The canister design, carried on in the Lux Legacy, is the embodiment of this freedom. It allows you to dance around furniture, reach up to ceiling corners, and take the hose out to the car. It’s a design that follows your lead. But any dance requires two partners, and sometimes, the steps are clumsy. As the provided user feedback thoughtfully reveals, this partnership isn’t always perfect. The machine’s 30-pound weight, which gives it a feeling of substance, can also work against it. A sharp tug on the hose can create enough torque to tip the unit over—a simple lesson in physics and center of gravity. As one user memorably put it, the handle height can be ergonomically challenging for a shorter person.
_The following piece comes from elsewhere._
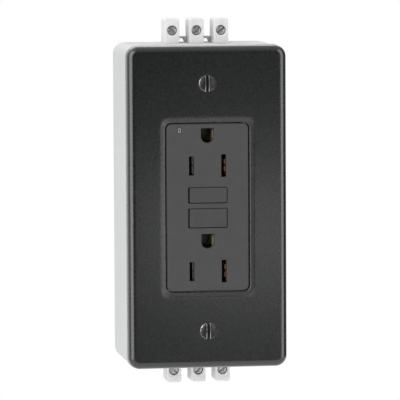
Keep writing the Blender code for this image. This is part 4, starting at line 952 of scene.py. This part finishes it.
def plate_rings():
    """Outer wall, rolled edge, face, sloped lip, collar and inside wall, as one endless row of rings."""
    front, back = plate_low.y, plate_high.y
    half_z = (plate_high.z - plate_low.z) / 2
    wall_y = front + PLATE_WALL
    lip_y = front + LIP_DEPTH
    outer = offsets(back, (0, -0.35), (-0.35, 0)) + quarter_round(EDGE_ROUND, front, 1, 10, EDGE_DEPTH)
    outer.append((front, -EDGE_ROUND - 0.5 * MM))
    opening = offsets(front, (0, 0.9), (0, 0.3), (0.03, 0.08), (0.08, -0.25), out=LIP)
    opening += [(lip_y, LIP_EDGE), (lip_y + 0.08 * MM, 0.6 * LIP_EDGE), (lip_y + 0.2 * MM, 0.2 * LIP_EDGE)]
    opening += [(lip_y + LIP_EDGE, 0.0)] + offsets(front, (4.2, 0), (4.2, 1.5))
    opening += offsets(wall_y, (0.3, 1.5), (0, 1.8))
    inside = offsets(wall_y, (0, -1.2), (0.3, -0.3), (1.2, 0), out=-PLATE_WALL) + [(back, -PLATE_WALL)]
    hole_x = face_high.x + OPENING_MARGIN
    hole_z = (face_high.z - face_low.z) / 2 + OPENING_MARGIN
    rings = []
    for levels, half_x, half, corner in (
        (outer, plate_high.x, half_z, OUTLINE_CORNER),
        (opening, hole_x, hole_z, OPENING_CORNER),
        (inside, plate_high.x, half_z, OUTLINE_CORNER),
    ):
        for y, growth in levels:
            rings.append(ring(half_x + growth, half + growth, max(corner + growth, 0.3 * MM), y, 9))
    return rings


def plate_moulding():
    plate = skin("cover_plate_moulding", plate_rings(), endless=True)
    front = plate_low.y
    boss_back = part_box("mounting_strap")[0].y - 0.6 * MM
    boss = offsets(front, (1, 0)) + offsets(boss_back, (-0.3, 0), (0, -0.3))
    sink = offsets(front, (-1, 1.42), (-0.02, 1.42), (0.08, 1.25), (0.32, 1.14), (1.9, -0.1))
    sink += offsets(plate_high.y, (2, -0.1))
    heights = [centre(f"cover_screw_{end}")[2] for end, sign in ENDS]
    combine(plate, "UNION", [drum("screw_boss", BOSS_RADIUS, boss, 0.0, z) for z in heights])
    combine(plate, "DIFFERENCE", [drum("screw_hole", SCREW_HOLE, sink, 0.0, z, 10) for z in heights])
    return dress(plate, CHARCOAL, 38)


cover_plate = plate_moulding()
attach(cover_plate, "root")
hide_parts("cover_plate")


# ---------------------------------------------------------------- cover screws
# Oval-head machine screws with a straight slot, blackened. Drivers have worn the black off along the edges
# of the slot and the rim of the head, where the steel shines through.


def worn_black_steel():
    """Blackened steel, bright beside the slot and round the rim of either head, with a few flecks."""
    finish = Finish("blackened_steel", {"Metallic": 1.0})
    side, height = finish.along(0), finish.along(2)
    away = abs(height) - centre("cover_screw_top")[2]
    edge = finish.between(abs(abs(side) - 0.72 * MM), 0.05 * MM, 0.17 * MM, 1.0, 0.0)
    squares = side * side + away * away
    radius = squares.maths("SQRT", squares)
    rim = finish.between(radius, 2.75 * MM, 3.1 * MM)
    blot = finish.noise(0.55 * MM, 3.0, 0.7)
    fleck = finish.between(finish.noise(0.3 * MM, 2.0, 0.5), 0.6, 0.72)
    wear = finish.between(blot + edge * 0.55 + rim * 0.35 + fleck * 0.2, 0.62, 1.0)
    stops = [(0.0, (0.035, 0.036, 0.035)), (0.35, (0.09, 0.088, 0.082)), (1.0, (0.62, 0.61, 0.58))]
    gloss = finish.between(wear + blot * 0.3, 0.1, 1.1, 0.42, 0.24)
    normal = finish.bumps((blot, 0.03 * MM))
    return finish.feed(Base_Color=finish.ramp(wear, stops), Roughness=gloss, Normal=normal)


BLACK_STEEL = worn_black_steel()
COVER_SLOT = (0.62 * MM, -0.35 * MM)
COVER_THREAD = {"Core_Radius": 1.27 * MM, "Ridge": 0.22 * MM, "Pitch": 0.8 * MM, "Top": -2.6 * MM}
COVER_THREAD["Turns"] = 10.0


def cover_screw(end):
    profile = offsets(0, (0, 0.85), (0.7, 0.83), (1.4, 0.74), (2.1, 0.56), (2.7, 0.3), (3.1, 0.05))
    profile += offsets(0, (3.28, -0.12), (3.2, -0.25), (1.55, -1.85), (1.45, -2.3), (1.25, -2.5))
    profile += offsets(0, (1.25, -11.0), (0.9, -11.5), (0, -11.5))
    name = f"cover_screw_{end}_turned"
    screw = slotted_screw(name, profile, COVER_SLOT, COVER_THREAD, BLACK_STEEL, 56)
    turned_to(screw, 0, plate_low.y, centre(f"cover_screw_{end}")[2], 0)
    return dress(screw, BLACK_STEEL)


for end, sign in ENDS:
    screw = cover_screw(end)
    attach(screw, "root")
    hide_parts(f"cover_screw_{end}")


# ---------------------------------------------------------------- inner works
# Behind the face the CAD shapes stay as they are: strap, housings, contacts, trip mechanism, board and
# wires. Each gets the finish of what it is made of; the ground clips also carry painted highlights.


def coloured_pvc(name, dark, light):
    """Insulation: extruded PVC with faint lengthwise streaks and a soft gloss."""
    finish = Finish(name, {"IOR": 1.5})
    streak = finish.noise(1.2 * MM, 3.0, 0.6)
    colour = finish.ramp(streak, [(0.3, dark), (0.7, light)])
    gloss = finish.between(streak, 0.3, 0.7, 0.32, 0.45)
    return finish.feed(Base_Color=colour, Roughness=gloss, Normal=finish.bumps((streak, 0.02 * MM)))


def moulded(name, dark, light, rough):
    """A hard moulded plastic with fine grain and slight mottling."""
    finish = Finish(name, {"IOR": 1.52})
    grain = finish.noise(0.3 * MM, 2.0, 0.6)
    cloud = finish.noise(4.0 * MM, 3.0, 0.6)
    colour = finish.ramp(cloud * 0.7 + grain * 0.3, [(0.3, dark), (0.7, light)])
    gloss = finish.between(grain, 0.3, 0.7, rough - 0.05, rough + 0.08)
    return finish.feed(Base_Color=colour, Roughness=gloss, Normal=finish.bumps((grain, 0.012 * MM)))


def repaint(finish, *nodes):
    for node in nodes:
        for place in frame["nodes"][node].material_slots:
            place.material = finish


def clip_with_painted_highlights(name, strength, corner):
    """Ground clip: dark brass with painted light: a highlight line down its right side, a glint near its top,
    a lighter bottom.
    """
    finish = Finish(name, {"Metallic": 0.35})
    side, height = finish.along(0), finish.along(2)
    top = ground_z[name.rsplit("_", 1)[1]] + GROUND_HEIGHT / 2
    blot = finish.noise(0.8 * MM, 3.0, 0.6)
    # Painted highlight: a bright line down the right side of the clip, set by strength.
    line = finish.between(side + blot * 0.3 * MM, 2.3 * MM, 2.5 * MM)
    line = line * finish.between(side, 3.5 * MM, 3.8 * MM, 1.0, 0.0)
    # Painted glint near the top of that line, set by corner.
    painted_glint = finish.between(height, top - 1.0 * MM, top - 0.5 * MM) * corner
    # Painted light: the bottom of the clip is made a little lighter.
    painted_light_bottom = finish.between(height, top - 4.7 * MM, top - 4.5 * MM, 1.0, 0.0)
    tone = line * (0.45 * strength + painted_glint * 0.55) + painted_light_bottom * 0.12 + blot * 0.08
    stops = [(0.0, (0.10, 0.10, 0.075)), (0.08, (0.13, 0.13, 0.10)), (0.2, (0.3, 0.27, 0.2))]
    stops += [(0.5, (0.75, 0.42, 0.18)), (1.0, (1.0, 0.86, 0.66))]
    gloss = finish.between(blot, 0.3, 0.7, 0.3, 0.45)
    return finish.feed(Base_Color=finish.ramp(tone, stops), Roughness=gloss)


COPPER = plated_steel("copper_alloy", (0.80, 0.32, 0.16), (1.0, 0.58, 0.32), 0.5, 1.4 * MM)
TARNISHED = plated_steel("tarnished_brass", (0.36, 0.36, 0.27), (0.66, 0.65, 0.52), 0.5, 1.2 * MM)
THERMOSET = moulded("dark_thermoset", (0.03, 0.03, 0.03), (0.05, 0.05, 0.05), 0.42)
GREEN_STEEL = plated_steel("green_screw_steel", (0.05, 0.20, 0.07), (0.12, 0.38, 0.15), 0.36)
BOARD = moulded("board_green", (0.01, 0.10, 0.04), (0.02, 0.16, 0.06), 0.3)
WINDING = plated_steel("enamelled_winding", (0.30, 0.09, 0.03), (0.55, 0.22, 0.08), 0.3, 0.5 * MM)
TERMINALS = ("line_hot", "line_neutral", "load_hot", "load_neutral")
repaint(ZINC, "mounting_strap", "device_screw_top", "device_screw_bottom", "reset_stem")
repaint(ZINC, "solenoid_plunger", "latch_plate", *[f"assembly_screw_{i}" for i in range(1, 5)])
repaint(ZINC, *[f"{terminal}_screw" for terminal in TERMINALS])
# The two clips get painted highlights of different strength, and only the upper one a painted glint.
repaint(clip_with_painted_highlights("ground_clip_upper", 1.5, 1.0), "ground_contact_upper")
repaint(clip_with_painted_highlights("ground_clip_lower", 2.3, 0.0), "ground_contact_lower")
repaint(BRASS, "test_leaf", *[f"{terminal}_terminal" for terminal in TERMINALS])
repaint(TARNISHED, "hot_contacts")
repaint(COPPER, "neutral_contacts", "contact_arm_hot", "contact_arm_neutral")
repaint(THERMOSET, "rear_housing", "latch_block", "sensing_transformer")
repaint(moulded("grey_thermoset", (0.16, 0.16, 0.15), (0.22, 0.22, 0.205), 0.42), "contact_housing")
repaint(GREEN_STEEL, "ground_screw")
repaint(BOARD, "circuit_board")
repaint(WINDING, "solenoid_coil")
black = coloured_pvc("wire_black", (0.012, 0.012, 0.013), (0.02, 0.02, 0.022))
repaint(black, "line_hot_wire", "load_hot_wire")
pale = coloured_pvc("wire_white", (0.62, 0.62, 0.6), (0.76, 0.76, 0.73))
repaint(pale, "line_neutral_wire", "load_neutral_wire")
repaint(coloured_pvc("wire_green", (0.015, 0.13, 0.04), (0.03, 0.2, 0.07)), "ground_wire")


# ---------------------------------------------------------------- studio
# A pale floor well below the outlet and a white room, which is bright behind the outlet on the left and dim
# in front. Soft lamps stand at both sides, above and low in front. The camera stands back with a long lens.


def aimed(name, place, target, size, watts):
    lamp = bpy.data.lights.new(name, "AREA")
    lamp.shape = "RECTANGLE"
    lamp.size, lamp.size_y = size
    lamp.energy = watts
    made = bpy.data.objects.new(name, lamp)
    bpy.context.scene.collection.objects.link(made)
    made.location = place
    made.rotation_euler = (Vector(target) - Vector(place)).to_track_quat("-Z", "Y").to_euler()
    made.visible_camera = False


def pale_room():
    """White as the camera sees it. What lights the outlet fades from back to front and from left to right."""
    world = bpy.data.worlds.new("pale_room")
    world.use_nodes = True
    bpy.context.scene.world = world
    graph = Graph(world.node_tree)
    looking = graph.add("ShaderNodeTexCoord", {}, {}, "Generated")
    side, ahead, up = [graph.add("ShaderNodeSeparateXYZ", {}, {0: looking}, index) for index in range(3)]

    def blend(value, start, end, low, high):
        limits = {"Value": value, "From Min": start, "From Max": end, "To Min": low, "To Max": high}
        return graph.add("ShaderNodeMapRange", {"clamp": True, "interpolation_type": "SMOOTHSTEP"}, limits)

    walls = blend(ahead, -0.5, 0.35, 0.0, 1.0) * blend(side, -0.5, 0.3, WALL_LEFT, WALL_RIGHT)
    ceiling = blend(up, 0.0, 1.2, 0.0, CEILING)
    seen = graph.add("ShaderNodeLightPath", {}, {}, "Is Camera Ray")
    strength = (walls + ceiling + FRONT_DIM) * (1 - seen) + seen
    world.node_tree.links.new(strength.socket, world.node_tree.nodes["Background"].inputs["Strength"])
    world.node_tree.nodes["Background"].inputs["Color"].default_value = (1.0, 1.0, 1.0, 1.0)


def pale_floor():
    """A pale round floor whose edge fades into the white of the room."""
    finish = Finish("pale_floor", {"Base Color": (0.5, 0.5, 0.5, 1.0), "Roughness": 0.9})
    finish.shader.inputs["Emission Color"].default_value = (1.0, 1.0, 1.0, 1.0)
    finish.shader.inputs["Emission Strength"].default_value = 0.42
    far = finish.add("ShaderNodeVectorMath", {"operation": "LENGTH"}, {0: finish.place}, 1)
    finish.feed(Alpha=finish.between(far, 0.3, 0.62, 1.0, 0.0))
    floor = turned("floor", [(0, -0.18), (0.65, -0.18), (0.65, -0.184), (0, -0.184)], 96)
    floor.data.materials.append(finish.material)
    return floor


def away_from(azimuth, elevation):
    """A unit step from the outlet: azimuth 0 is in front of it, 90 to its right as seen from the front."""
    side, rise = math.radians(azimuth), math.radians(elevation)
    return Vector((math.sin(side) * math.cos(rise), -math.cos(side) * math.cos(rise), math.sin(rise)))


FRONT_DIM = 0.02
WALL_LEFT = 0.75
WALL_RIGHT = 0.12
CEILING = 0.7
AIM = Vector((0.0, plate_low.y, 0.0))
LOW_CARD_AT = (0.0848, -0.4589, -0.0478)
LOW_CARD_AIM = (0.018, plate_low.y, -0.010)
pale_room()
pale_floor()
aimed("left_softbox", AIM + away_from(-51, 17) * 1.1, AIM, (1.0, 1.4), 12.0)
aimed("right_softbox", AIM + away_from(47, 7) * 1.1, AIM, (0.85, 1.4), 8.0)
aimed("top_softbox", AIM + away_from(-4, 145) * 1.0, AIM, (0.9, 0.5), 2.6)
aimed("low_card", LOW_CARD_AT, LOW_CARD_AIM, (0.12, 0.06), 0.031)

CAMERA_AZIMUTH = -8.37
CAMERA_ELEVATION = 4.67
CAMERA_ROLL = math.radians(-0.30)
CAMERA_DISTANCE = 1.46799
CAMERA_LENS = 338.94
FRAMING = (-3.07 * MM, 2.96 * MM)
camera_data = bpy.data.cameras.new("camera")
camera_data.sensor_width = 36.0
camera_data.lens = CAMERA_LENS
camera_data.clip_start = 0.05
camera_data.clip_end = 60.0
camera = bpy.data.objects.new("camera", camera_data)
bpy.context.scene.collection.objects.link(camera)
away = away_from(CAMERA_AZIMUTH, CAMERA_ELEVATION)
across = Vector((0, 0, 1)).cross(away).normalized()
upward = away.cross(across)
right = across * math.cos(CAMERA_ROLL) + upward * math.sin(CAMERA_ROLL)
up = upward * math.cos(CAMERA_ROLL) - across * math.sin(CAMERA_ROLL)
where = AIM + away * CAMERA_DISTANCE + right * FRAMING[0] + up * FRAMING[1]
camera.matrix_world = Matrix.Translation(where) @ Matrix((right, up, away)).transposed().to_4x4()
bpy.context.scene.camera = camera
bpy.context.scene.view_settings.view_transform = "Standard"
This isn’t a simple flaw; it’s evidence of the eternal dialogue of design. How do you build a tool that feels robust yet nimble? Powerful, yet graceful? How do you create a single object meant to dance with millions of unique human bodies? The answer is that you can’t, perfectly. What you can do is make deliberate trade-offs, and the canister design trades some of the simple, linear stability of an upright for unparalleled flexibility.
A Legacy of Clean
Standing back in that quiet, sunlit room, you realize what a machine like the Aerus Lux Legacy C153C truly represents. Its name, “Legacy,” is fitting. It carries the legacy of Hubert Cecil Booth’s audacious vision, of Electrolux’s ergonomic genius, and of countless anonymous engineers who spent their careers wrestling with the physics of air and the science of sound.
It’s a tool born from our century-long quest to make our homes not just clean, but sanctuaries. Places of order and calm. And as you put the machine away, the only sound left is the gentle quiet of a peaceful, spotless home. The dilemma is, for a moment, resolved.